For all this reasons I find the Museum of Fashion to be the best museum in Santiago. I was not able to see or guess any of these organizational efforts in any of the other museums I visited. And they certainly did not showed very good results either.  I was really impressed by the museum of fashion in every regard.

The only criticism that I think fits this museum is the fact that it deals with a very elitist topic: fashion. I have never seen anyone wearing a Gucci jacket or similar in a party in Chile. Probably, all the clothing presented in the “party room” could have belonged to 20 or 30 families in the country. Also, Madonna never went to Chile in the 80s, Michel Jackson never made it at all.  Still, I think that all of this can be justify when we remember that this is not a museum of clothing but a museum of fashion. Fashion is a particular form of historic narrative even when not everyone, or not even most of people, has access to it. Also, I believed that in this particular exhibit, the museum did made an effort to show fashion “on the street”; they made it thought the fashion magazines in the walls that presented the collections of “Falabella” and “Paris” (common Chilean Macy-style stores). Also, they try to present clothes that belong to people that dictated fashion in that decade, people that were imitated “on the streets”.

*** I have recently visited the “Museo de la Memoria” in Santiago and I have to say that this museum  is splendid as well. 

[1] The elegant building was designed to let the light in from almost every corner.
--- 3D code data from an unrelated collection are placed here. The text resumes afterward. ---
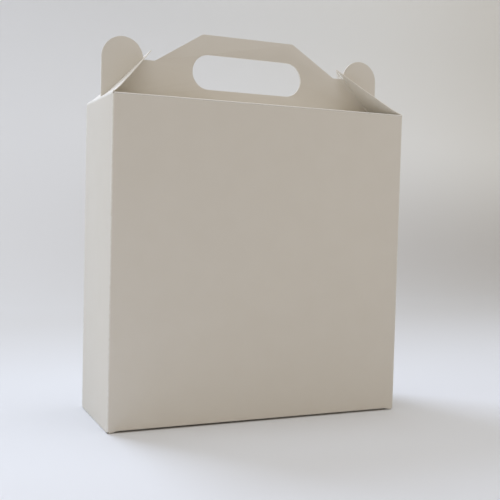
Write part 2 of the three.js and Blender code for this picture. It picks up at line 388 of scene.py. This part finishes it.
def bowFrontFold(shape, s):
    # lifts the front's lower fold between the corners, which leaves a dark gap over the floor
    planes = [((side * (halfWidth - cut * mm), 0, 0), (1, 0, 0)) for cut in s["bowCuts"] for side in (-1, 1)]
    planes += [((0, row * mm - halfDepth, 0), (0, 1, 0)) for row in s["bowRows"]]

    def onFrontFlap(v):
        inward = v.co.y + halfDepth
        fromEnd = max(s["foldEnd"] * mm - abs(v.co.x), 0)
        return v.co.z < s["baseTop"] * mm and inward < s["baseIn"] * mm + fromEnd

    for place, facing in planes:
        faces = [f for f in shape.faces if all(onFrontFlap(v) for v in f.verts)]
        edges = {e for f in faces for e in f.edges}
        verts = {v for f in faces for v in f.verts}
        bmesh.ops.bisect_plane(shape, geom=faces + list(edges) + list(verts), dist=weld,
                               plane_co=place, plane_no=facing)
    fadeLength = s["bowDepth"] - s["bowFrom"]
    for v in shape.verts:
        if onFrontFlap(v):
            nearFold = 1 - smoothStep((v.co.y + halfDepth - s["bowFrom"] * mm) / fadeLength / mm)
            fromCorner = smoothStep((s["foldEnd"] * mm - abs(v.co.x)) / s["bowTaper"] / mm)
            v.co.z += s["bowRise"] * mm * nearFold * fromCorner


def makeCarton(s):
    mesh = frame["nodes"]["carton"].data.copy()
    mesh.name = "cartonSheet"
    mesh.materials.clear()
    mesh.materials.append(boardFace)
    mesh.materials.append(cutEdge)
    shape = bmesh.new()
    shape.from_mesh(mesh)
    bmesh.ops.remove_doubles(shape, verts=shape.verts, dist=weld)
    bmesh.ops.dissolve_limit(shape, angle_limit=math.radians(s["flatWithin"]),
                             verts=shape.verts, edges=shape.edges)
    markCutFaces(shape, s)
    corners = closeCorners(shape, s)
    print("side panel tops run on at", corners, "corners")
    bowFrontFold(shape, s)
    shape.to_mesh(mesh)
    shape.free()
    piece = bpy.data.objects.new("cartonSheet", mesh)
    bpy.context.scene.collection.objects.link(piece)
    easeCutEdges(piece, s)
    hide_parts("carton")
    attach(piece, "carton")
    return piece


carton = makeCarton(cartonSet)
print("carton made,", len(carton.data.polygons), "faces")


# Side flaps: one tree lays out the pointed, slotted flap, gives it its thickness and folds it over

flapSet = {
    "Base Half": 41.2,  # mm, from the middle plane to a corner of the flap
    "Lip Half": 41.4,  # and to the end of the panel's top
    "Reach": 56.3,  # from the crease to where the two slopes would meet
    "Hinge Gap": 0.3,  # from the crease to the flap's corners
    "Tip Radius": 0.8,
    "Slot Half": 1.0,  # half its width
    "Slot Start": 1.2213,  # from the crease
    "Slot End": 52.166,  # from the crease to the end of its arc
    "Board": cartonSet["board"],
    "Lip Drop": cartonSet["lipDrop"],
    "Crease Radius": 1.4,  # of the outer face
    "Sag": 0.9,  # how far the held flap dips below the straight line from crease to tip
    "Sag Start": 3,  # how soon past the slot's start it has dipped
    "Lean": 45,  # degrees
}
flapPatches = {
    "Columns": 6,  # from the slot to the slope
    "Slot Columns": 2,  # in line with the slot
    "Lip Rows": 1,  # between the panel's top and the crease
    "Crease Rows": 6,
    "Neck Rows": 2,  # between the crease and the slot
    "Rows": 18,  # along the slot
    "Tip Steps": 20,  # round the slot's end
}


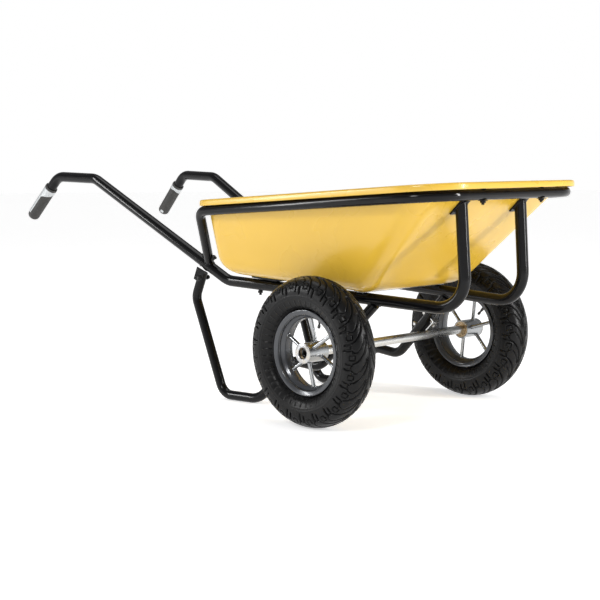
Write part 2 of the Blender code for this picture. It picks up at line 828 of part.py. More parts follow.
def make_valve(name, side, rim):
    """The valve stem through the rim's bead seat, pointing to the hub, with its cap."""
    angle = VALVE_ANGLE[side]
    root = around_wheel(side, angle, BEAD_RADIUS, VALVE_OFFSET)
    inward = (around_wheel(side, angle, 0.0, VALVE_OFFSET) - root).normalized()
    steps = ((0, 0.0052), (0.004, 0.0050), (0.022, 0.0040), (0.026, 0.0026), (0.029, 0.0026))
    rings = [section(height, radius) for height, radius in steps]
    skinned(name + "_valve_stem", rings, RUBBER, Matrix.Translation(root) @ pointing(inward))
    drill(rim, name + "_valve_hole", root + inward * 0.006, inward, 0.0055, 0.030)
    rings = [section(0, 0.0040), section(0.007, 0.0038), section(0.0085, 0.0026)]
    tip = root + inward * (0.029 + GAP)
    skinned(name + "_valve_cap", rings, RUBBER, Matrix.Translation(tip) @ pointing(inward))


def make_axle():
    profile = [
        (AXLE_RADIUS, AXLE_HALF_LENGTH),
        (AXLE_RADIUS, -AXLE_HALF_LENGTH),
        (AXLE_RADIUS - AXLE_WALL, -AXLE_HALF_LENGTH),
        (AXLE_RADIUS - AXLE_WALL, AXLE_HALF_LENGTH),
    ]
    turned("axle", profile, GALVANISED, at(0, 0, WHEEL_RADIUS), Vector((0, 1, 0)))


def saddle_matrix(side):
    """Local X runs up the strut, local Y from the strut toward the axle, local Z across.

    Its origin is on the strut's axis, where the strut comes nearest to the axle.
    """
    low = Vector(LEG_BENDS[-1])
    up = (Vector(LEG_END) - low).normalized()
    axle = Vector((0, WHEEL_RADIUS))
    foot = low + up * (axle - low).dot(up)
    reach = axle - foot
    x_axis = Vector((up.x, 0, up.y))
    y_axis = Vector((reach.x, 0, reach.y)).normalized()
    turn = Matrix((x_axis, y_axis, x_axis.cross(y_axis))).transposed().to_4x4()
    return Matrix.Translation(on_frame(foot, side)) @ turn, reach.length


def make_axle_mount(name, side, strut):
    """A bracket between the strut and the axle, bolted through the strut above and below it."""
    matrix, reach = saddle_matrix(side)
    web = reach - AXLE_RADIUS - GAP
    foot = LEG_RADIUS + GAP
    half = SADDLE_LENGTH / 2
    inner = half - SADDLE_THICKNESS
    outline = [
        (-half, foot),
        (-inner, foot),
        (-inner, web - SADDLE_THICKNESS),
        (inner, web - SADDLE_THICKNESS),
        (inner, foot),
        (half, foot),
        (half, web),
        (-half, web),
    ]
    saddle = extruded(name + "_axle_saddle", outline, SADDLE_WIDTH, GALVANISED, matrix)
    forward = matrix.to_3x3() @ Vector((0, 1, 0))
    for place_name, slide in (("upper", SADDLE_BOLT), ("lower", -SADDLE_BOLT)):
        place = matrix @ Vector((slide, web + GAP, 0))
        for target, label in ((saddle, "saddle"), (strut, "strut")):
            drill(target, f"{name}_{place_name}_{label}_hole", place, forward, BOLT_RADIUS, 0.12)
        bolt(
            f"{name}_{place_name}_axle_bolt",
            place,
            forward,
            web + LEG_RADIUS + 2 * GAP,
            head="hex",
            material=ZINC,
        )


def make_grip(name, side):
    """The rubber sleeve with a closed round end, its ribbed inlay and its collar."""
    end = on_frame(HANDLE_END, side)
    axis = (on_frame(HANDLE_BENDS[0], side) - end).normalized()
    bore = HANDLE_RADIUS + GAP
    profile = [
        (0.0, -GAP),
        (bore, -GAP),
        (bore, GRIP_LENGTH),
        (GRIP_RADIUS, GRIP_LENGTH),
        (GRIP_RADIUS, 0.0035),
        (0.0170, -0.0020),
        (0.0110, -0.0050),
        (0.0, -0.0050),
    ]
    turned(name + "_grip", profile, GRIP_RUBBER, end, axis, closed=False)
    ring = ring_profile(bore, GRIP_RADIUS + 0.0016, GRIP_LENGTH + GAP, GRIP_LENGTH + COLLAR_LENGTH)
    turned(name + "_grip_collar", ring, SILVER, end, axis)
    inner = GRIP_RADIUS + GAP
    sweep = 2 * INLAY_HALF_ANGLE
    sector = arc((0, 0), inner + INLAY_THICKNESS, -INLAY_HALF_ANGLE, sweep, 8)
    sector += arc((0, 0), inner, INLAY_HALF_ANGLE, -sweep, 8)
    length = GRIP_LENGTH - INLAY_START
    middle = end + axis * (INLAY_START + length / 2)
    matrix = Matrix.Translation(middle) @ pointing(axis, Vector((-1, 0, 0.2)))
    extruded(name + "_grip_inlay", sector, length, SILVER, matrix)


clear_scene()
PARTS = new_collection("twin_wheel_wheelbarrow")
CUTTERS = new_collection("cutters", hidden=True)
YELLOW = principled("yellow_polypropylene", (0.80, 0.50, 0.08), 0.32, 0.0)
GLOSS_BLACK = principled("gloss_black_paint", (0.008, 0.008, 0.008), 0.18, 0.0)
GALVANISED = principled("galvanised_steel", (0.62, 0.62, 0.60), 0.35, 1.0)
STEEL = principled("bright_steel", (0.45, 0.45, 0.45), 0.25, 1.0)
STEEL_DARK = principled("black_bolt_steel", (0.03, 0.03, 0.03), 0.40, 0.8)
ZINC = principled("zinc_plate", (0.75, 0.76, 0.78), 0.30, 1.0)
GREY_PAINT = principled("grey_rim_paint", (0.13, 0.135, 0.14), 0.35, 0.3)
RUBBER = principled("tyre_rubber", (0.018, 0.018, 0.018), 0.75, 0.0)
BUTYL = principled("butyl_rubber", (0.02, 0.02, 0.02), 0.60, 0.0)
BRASS = principled("bearing_bronze", (0.45, 0.28, 0.12), 0.40, 1.0)
GRIP_RUBBER = principled("grip_rubber", (0.045, 0.045, 0.042), 0.60, 0.0)
SILVER = principled("silver_grip_plastic", (0.55, 0.57, 0.58), 0.35, 0.2)

make_tray()
make_rim_rail()
make_crossbars()
make_axle()
for side_name, side_sign in SIDES.items():
    make_handle_tube(side_name, side_sign)
    make_upright_plate(side_name, side_sign)
    leg_tube = make_leg_tube(side_name, side_sign)
    make_axle_mount(side_name, side_sign, leg_tube)
    make_wheel(side_name + "_wheel", side_sign)
    make_grip(side_name, side_sign)
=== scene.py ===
"""The look of the twin-wheel wheelbarrow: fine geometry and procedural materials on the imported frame.

X runs from the grips to the nose, Y to the left, Z up from the ground, in metres. Points are first
written with x counted from the wheel axle, and at() moves them into the frame. A side is -1 for the
right half and +1 for the left half.
"""

import math

import bmesh
import bpy
import numpy as np
from mathutils import Matrix, Vector


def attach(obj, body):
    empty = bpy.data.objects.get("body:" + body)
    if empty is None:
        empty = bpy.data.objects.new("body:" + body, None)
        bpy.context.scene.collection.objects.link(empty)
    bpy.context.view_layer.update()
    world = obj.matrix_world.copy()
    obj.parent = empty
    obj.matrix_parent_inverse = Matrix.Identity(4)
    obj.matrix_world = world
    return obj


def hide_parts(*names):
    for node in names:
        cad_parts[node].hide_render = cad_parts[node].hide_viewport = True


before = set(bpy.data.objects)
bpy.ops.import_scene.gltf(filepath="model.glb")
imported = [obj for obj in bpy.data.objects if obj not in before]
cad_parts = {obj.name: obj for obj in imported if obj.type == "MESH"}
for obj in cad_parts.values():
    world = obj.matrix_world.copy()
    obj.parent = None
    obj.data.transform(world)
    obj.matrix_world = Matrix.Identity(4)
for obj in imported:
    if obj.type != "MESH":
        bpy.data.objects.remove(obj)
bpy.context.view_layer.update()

# Layout and sizes, as in the CAD
AXLE_X = 0.4606
SIDES = {"right": -1, "left": 1}
WHEEL_RADIUS = 0.200
HALF_TRACK = 0.336
BEAD_RADIUS = 0.1016
RIM_EDGE = 0.113
RIM_WELL = 0.0922
RIM_WALL = 0.0022
HUB_RADIUS = 0.0264
HUB_BORE = 0.0230
HUB_OUT = 0.0350
HUB_IN = 0.0370
SPOKE_RADIUS = 0.0052
SPOKE_STAGGER = 0.0150
SPOKE_TIP_STAGGER = 0.0035
SPOKES = 6
SPOKE_START = {-1: math.radians(95.5), 1: math.radians(76.5)}
VALVE_ANGLE = {-1: math.radians(78), 1: math.radians(46)}
VALVE_OFFSET = -0.0110
AXLE_RADIUS = 0.0125
AXLE_WALL = 0.0025
AXLE_HALF_LENGTH = 0.3600
HANDLE_RADIUS = 0.0160
LEG_RADIUS = 0.0140
RAIL_RADIUS = 0.0140
NOSE_X = 0.342
NOSE_HALF_WIDTH = 0.127
SPLAY = 0.0912
HANDLE_END = (-1.331, 0.524)
HANDLE_BENDS = [(-1.200, 0.653), (-1.026, 0.647), (-0.466, 0.352), (0.342, 0.314)]
HANDLE_BEND_RADII = [0.060, 0.075, 0.080, 0.080]
UPRIGHT_TOP_X = 0.320
LEG_TOP = (-0.566, 0.372)
LEG_BENDS = [(-0.596, 0.297), (-0.490, 0.014), (-0.350, 0.014), (-0.232, 0.138), (-0.131, 0.129)]
LEG_BEND_RADII = [0.045, 0.045, 0.080, 0.050, 0.055]
LEG_END = (0.0573, 0.3135)
RAIL_Z = 0.5865
RAIL_RISE = 0.0622
RAIL_HALF_WIDTH = 0.327
RAIL_REAR_X = -0.447
RAIL_FRONT_X = 0.392
RAIL_END = (-0.540, 0.400)
RAIL_REAR_BEND = 0.048
RAIL_FRONT_BEND = 0.120
WALL = 0.0035
FLOOR_Z = 0.3508
FLOOR_FALL = 0.0657
FLANGE_LIFT = 0.0135
LIP_HEIGHT = 0.0170
NOSE_BOW = 0.012
PLATE_THICKNESS = 0.0050
GRIP_LENGTH = 0.128
GRIP_RADIUS = 0.0192
COLLAR_LENGTH = 0.008

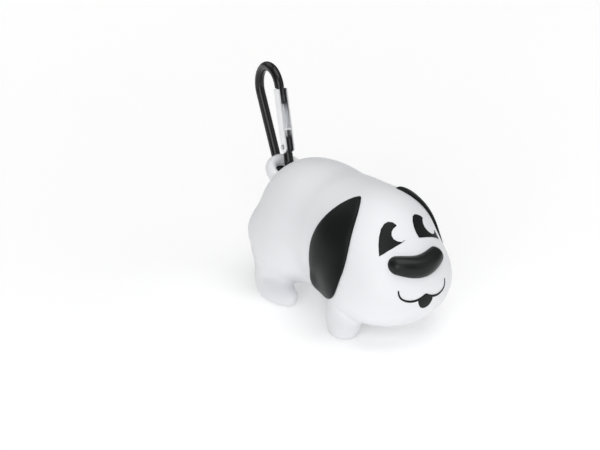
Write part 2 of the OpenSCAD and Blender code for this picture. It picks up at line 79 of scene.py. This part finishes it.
def skin_radius(u, edge=THIGH_EDGE):
    """Distance from CENTRE to the dog's skin along each unit vector in u.

    A higher edge bounds the thighs more sharply.
    """
    total = np.zeros(len(u))
    for mid, half in BULBS:
        half = np.array(half, float)
        us, qs = u / half, (np.array(mid) - CENTRE) / half
        a, b, c = (us**2).sum(1), -2 * (us * qs).sum(1), (qs**2).sum() - 1
        d = b * b - 4 * a * c
        reach = (np.sqrt(np.maximum(d, 0)) - b) / (2 * a)
        total += np.where(d > 0, np.maximum(reach, LEAST_REACH), LEAST_REACH) ** BLEND
    r = total ** (1 / BLEND)
    for side in (1, -1):
        away = np.degrees(np.arccos(np.clip(u @ heading(side * THIGH_AZ, THIGH_EL), -1, 1)))
        r = r + THIGH_RISE * np.exp(-((away / THIGH_SPREAD) ** edge))
    return r


def ramp(value, start, end):
    """0 up to start, 1 from end on, and a smooth step between."""
    t = np.clip((value - start) / (end - start), 0, 1)
    return t * t * (3 - 2 * t)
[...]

Yet, once transformed in the “Museum of Fashion” the reformers had to invent clever ways to stop the light coming in and destroy the dresses partially ruining this “glass mansion” style.

[2] This is the mission statement as it is written in English by the museum. In Spanish is slightly different, it stands as a mission “to collect, preserve and promote fashion as cultural patrimony of a decade”. I thought that this a-priori identification of fashion with “a decade” was odd. Later, I noticed that the English version avoid this reference to a decade and instead says “historical period” which I think is better.